### Exercise goal:
Scan the listing below. Report each line that includes "bodies".
[Start]
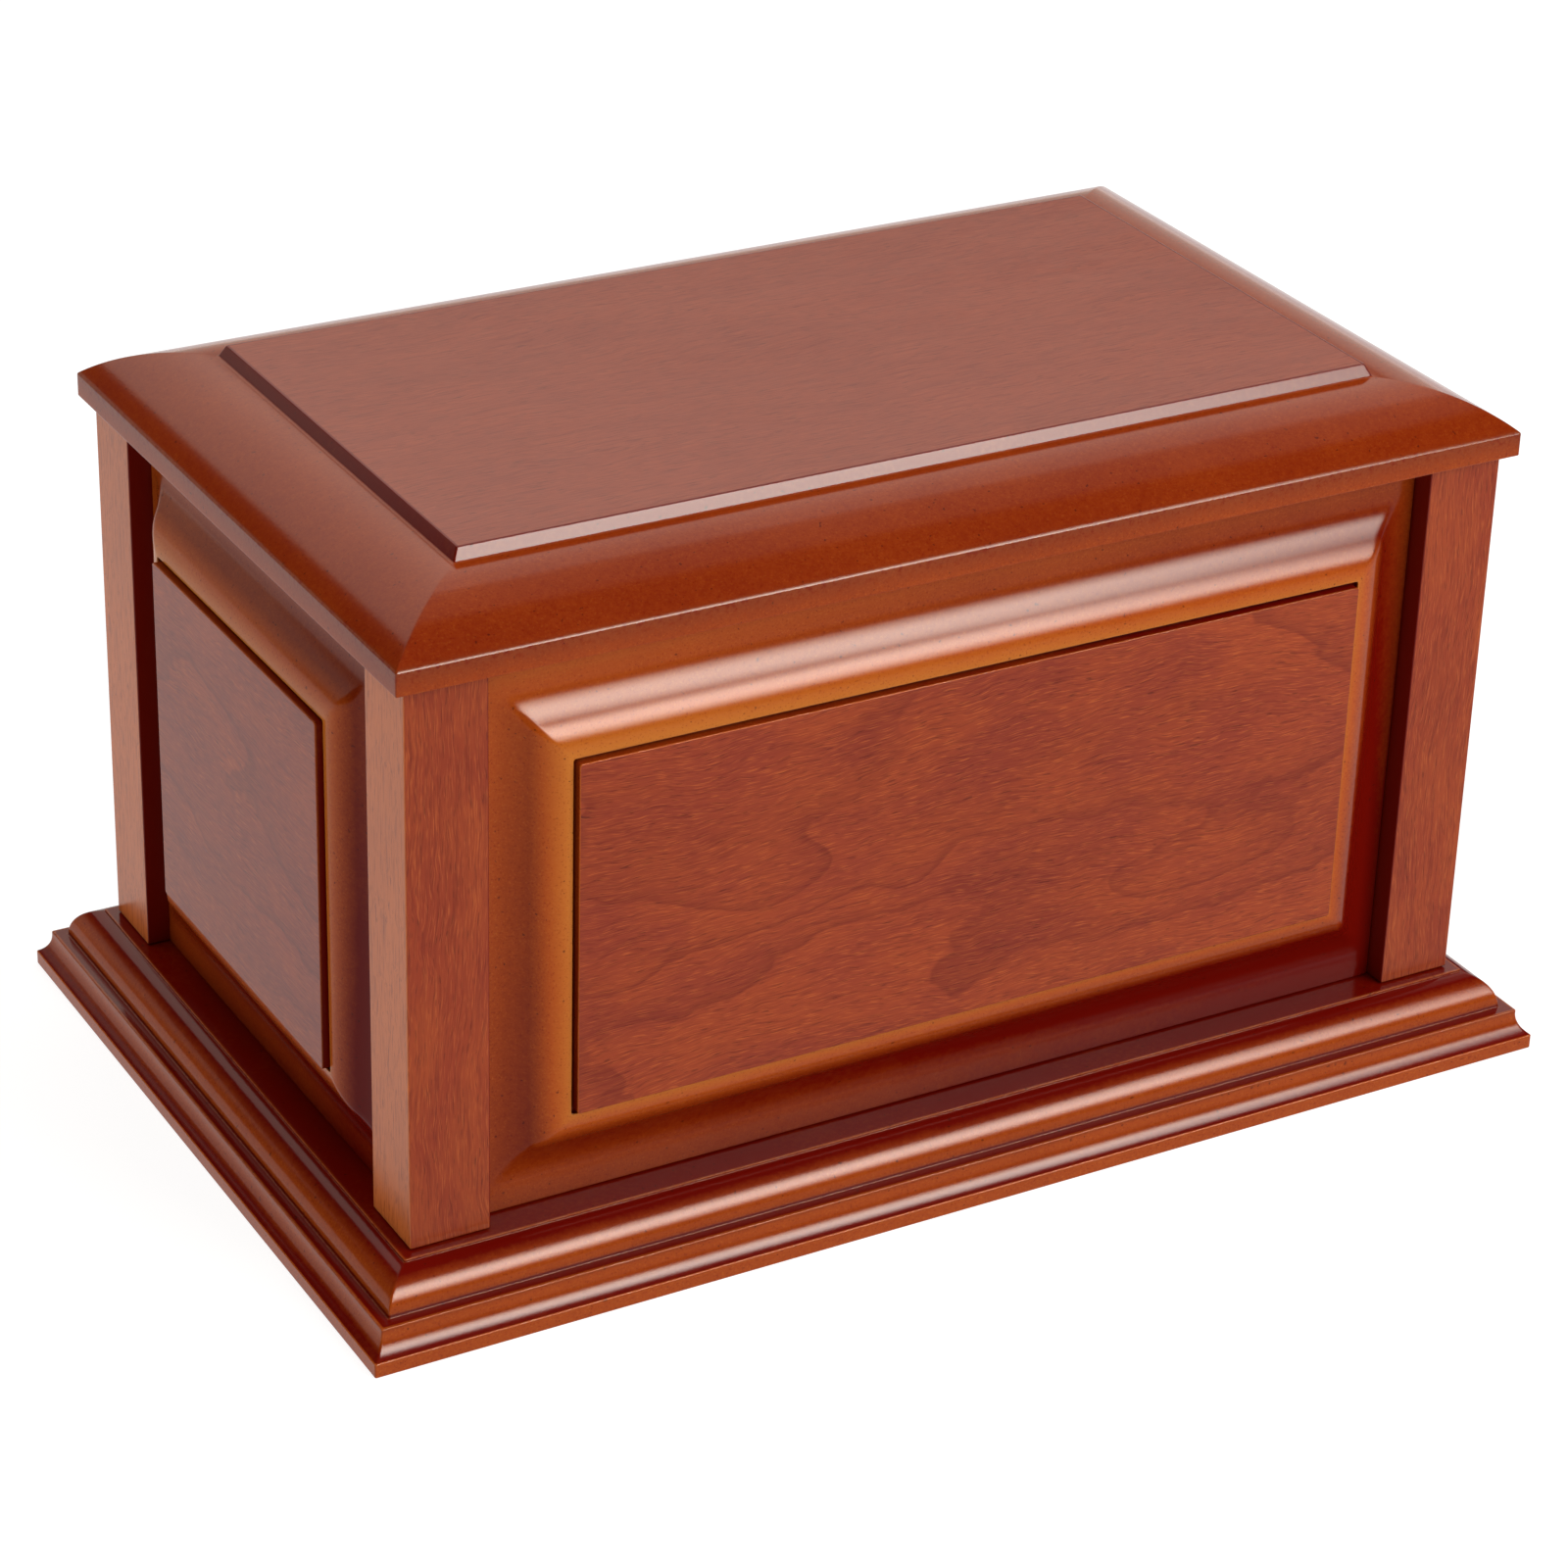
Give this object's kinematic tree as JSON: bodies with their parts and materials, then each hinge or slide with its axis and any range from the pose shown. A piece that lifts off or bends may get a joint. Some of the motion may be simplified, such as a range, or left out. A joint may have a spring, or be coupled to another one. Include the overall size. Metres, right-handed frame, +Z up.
{
  "type": "wooden cremation urn",
  "caption": "Rectangular cherry-finished wooden urn box with a stepped moulded base, square corner posts, raised moulded panels and a domed-edge lift-off lid.",
  "frame": {"origin": "middle of the base board's underside, the face the urn stands on", "axes": "+X along the length, +Y towards the back, +Z up; the long front panel looks along -Y"},
  "size_m": [0.284, 0.184, 0.1583],
  "materials": {
    "base_wood": "satin",
    "post_front_left_wood": "satin",
    "post_front_right_wood": "satin",
    "post_back_left_wood": "satin",
    "post_back_right_wood": "satin",
    "panel_front_wood": "satin",
    "panel_back_wood": "satin",
    "panel_left_wood": "satin",
    "panel_right_wood": "satin",
    "lid_wood": "satin"
  },
  "bodies": {
    "root": {"base": "base_wood", "post_front_left": "post_front_left_wood", "post_front_right": "post_front_right_wood", "post_back_left": "post_back_left_wood", "post_back_right": "post_back_right_wood", "panel_front": "panel_front_wood", "panel_back": "panel_back_wood", "panel_left": "panel_left_wood", "panel_right": "panel_right_wood", "lid": "lid_wood"}
  },
  "joints": []
}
[End]
### Full answer:
Give this object's kinematic tree as JSON: bodies with their parts and materials, then each hinge or slide with its axis and any range from the pose shown. A piece that lifts off or bends may get a joint. Some of the motion may be simplified, such as a range, or left out. A joint may have a spring, or be coupled to another one. Include the overall size. Metres, right-handed frame, +Z up.
  "bodies": {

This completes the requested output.